Con ello se abría la escena del clímax, disparos, morteros, artillería, el fuego prendía la noche. Alain trotaba con sus compatriotas a la plaza de la concordia, pasaron por debajo del arco del triunfo y sus espíritus se elevaron.
La avenida Campos elíseos era en ese momento un infierno. Jóvenes y ancianos se escabullían exasperados, gritos de niñas pequeñas y sangre sobre sangre, aquel escenario dantesco era el que preveía la victoria. Alain quiso ayudar a una niña atrapada bajo un poste de luz, se percató que ello denotaría su muerte.
Del Obelisco en el centro de la plaza colgaba la enorme bandera británica. La refriega fue intensa, avanzar parecía imposible con las oleadas de metrallas que regaban cadáveres inocentes.

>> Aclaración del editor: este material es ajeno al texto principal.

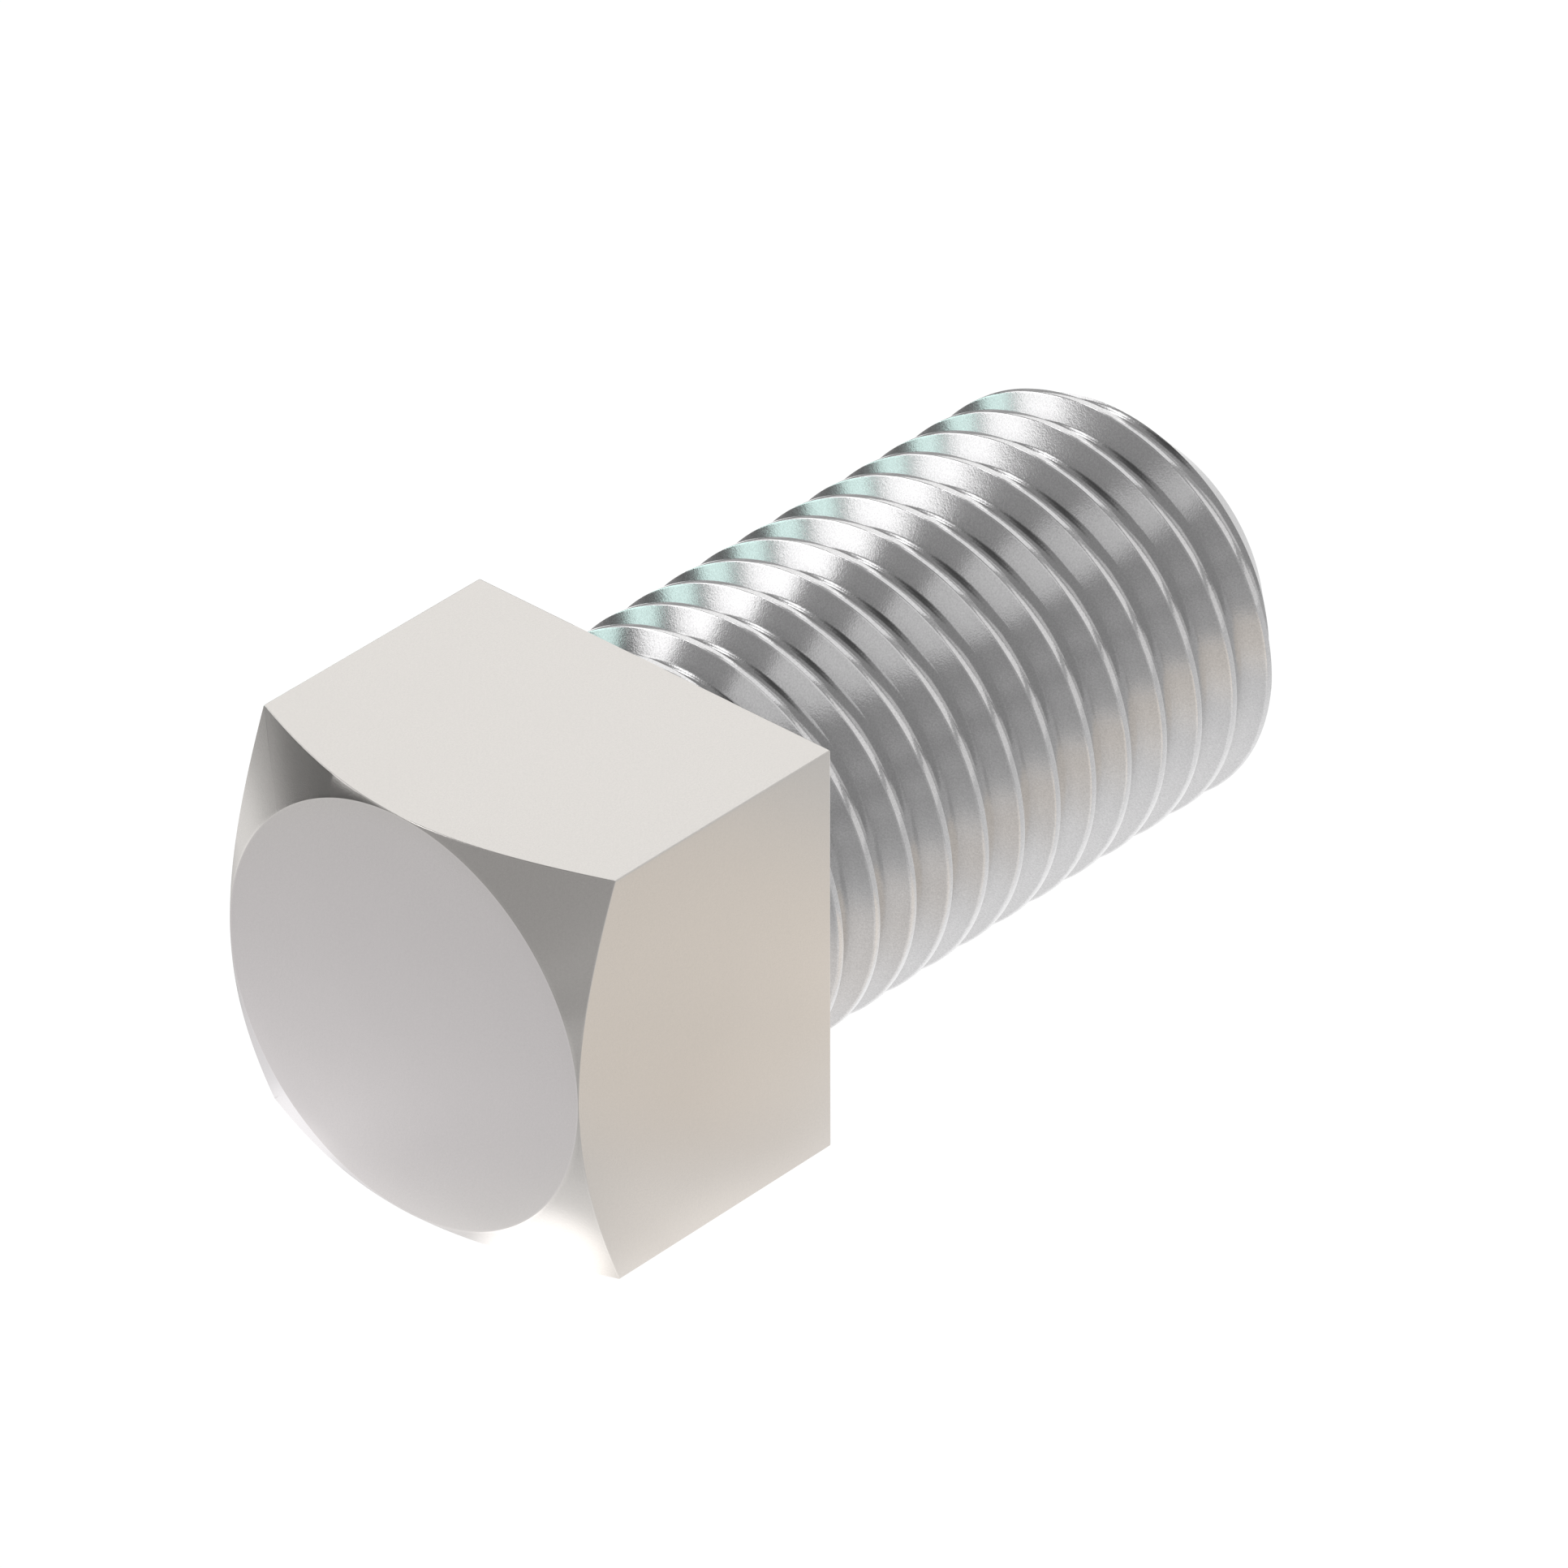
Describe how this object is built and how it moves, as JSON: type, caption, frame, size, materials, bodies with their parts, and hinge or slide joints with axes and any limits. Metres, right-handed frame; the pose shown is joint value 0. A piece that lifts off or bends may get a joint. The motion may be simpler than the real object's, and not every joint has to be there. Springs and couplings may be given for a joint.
{
  "type": "square head set screw",
  "caption": "Square head set screw: a wrench-driven square head with a chamfered round end, a shank threaded up to the head, and a cup point.",
  "frame": {"origin": "on the screw's axis, in the plane of the head's underside, where the thread starts", "axes": "+X along the axis from the head to the point, +Z square to the upper flat of the head, as the screw lies on its lower flat"},
  "size_m": [0.0745, 0.0314, 0.0314],
  "materials": {
    "screw_steel": "satin"
  },
  "bodies": {
    "root": {"set_screw": "screw_steel"}
  },
  "joints": []
}
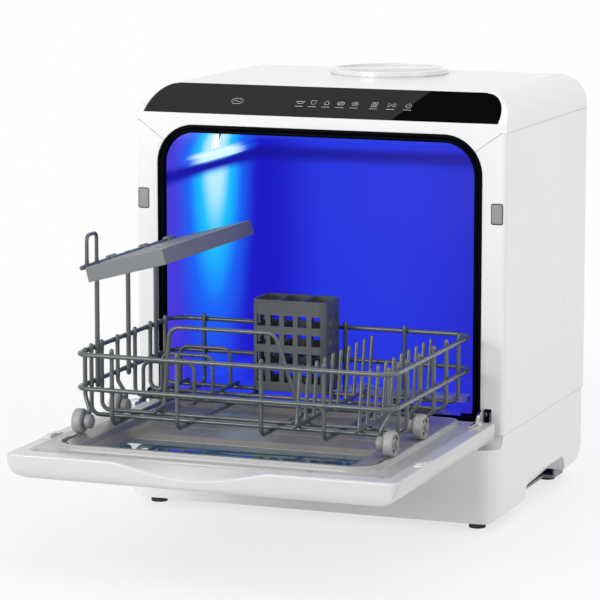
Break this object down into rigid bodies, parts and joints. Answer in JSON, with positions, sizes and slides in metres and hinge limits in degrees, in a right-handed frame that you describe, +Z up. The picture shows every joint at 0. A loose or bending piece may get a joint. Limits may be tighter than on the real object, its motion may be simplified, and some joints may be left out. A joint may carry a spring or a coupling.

Los combatientes usaban los cuerpos amontonados como barricada y disparaban con ingenuas esperanzas sus anticuados rifles.
Alain pensó en ese momento que le habría gustado ver el final de aquella serie a la cual nunca prestó mucha atención. Su oración fue interrumpida cuando reconoció aquella escultura viva tan hermosa que abrazaba a una niña rubia, vistiendo el uniforme del Holy british school. Sus ojos ciegos dejaron entonces las luces de metrallas para saltar sobre cuerpos y abominaciones deformadas.
Que providencia divina lo hubiera tocado para alcanzarlas, cuando cubrió con su espalda a las dos mujeres, no lo salvó de numerosos disparos. De rodillas, contento, notó el vestido de aquella mujer, él como todo hombre de dos caras, conocía la ropa de su esposa, aquel vestido azul de puntos nunca le había visto.
El obelisco, asediado por una granada, se desmoronó. Entonces vieron todos: La bandera se había teñido azul, tenía la flor de lis dibujada. De repente todas las armas de la ciudad se atascaron, de repente, con el último suspiro de Alain, comenzaron a reír unánimemente soldados ingleses y guerrilleros franceses, entonces fue que prendí un cigarro.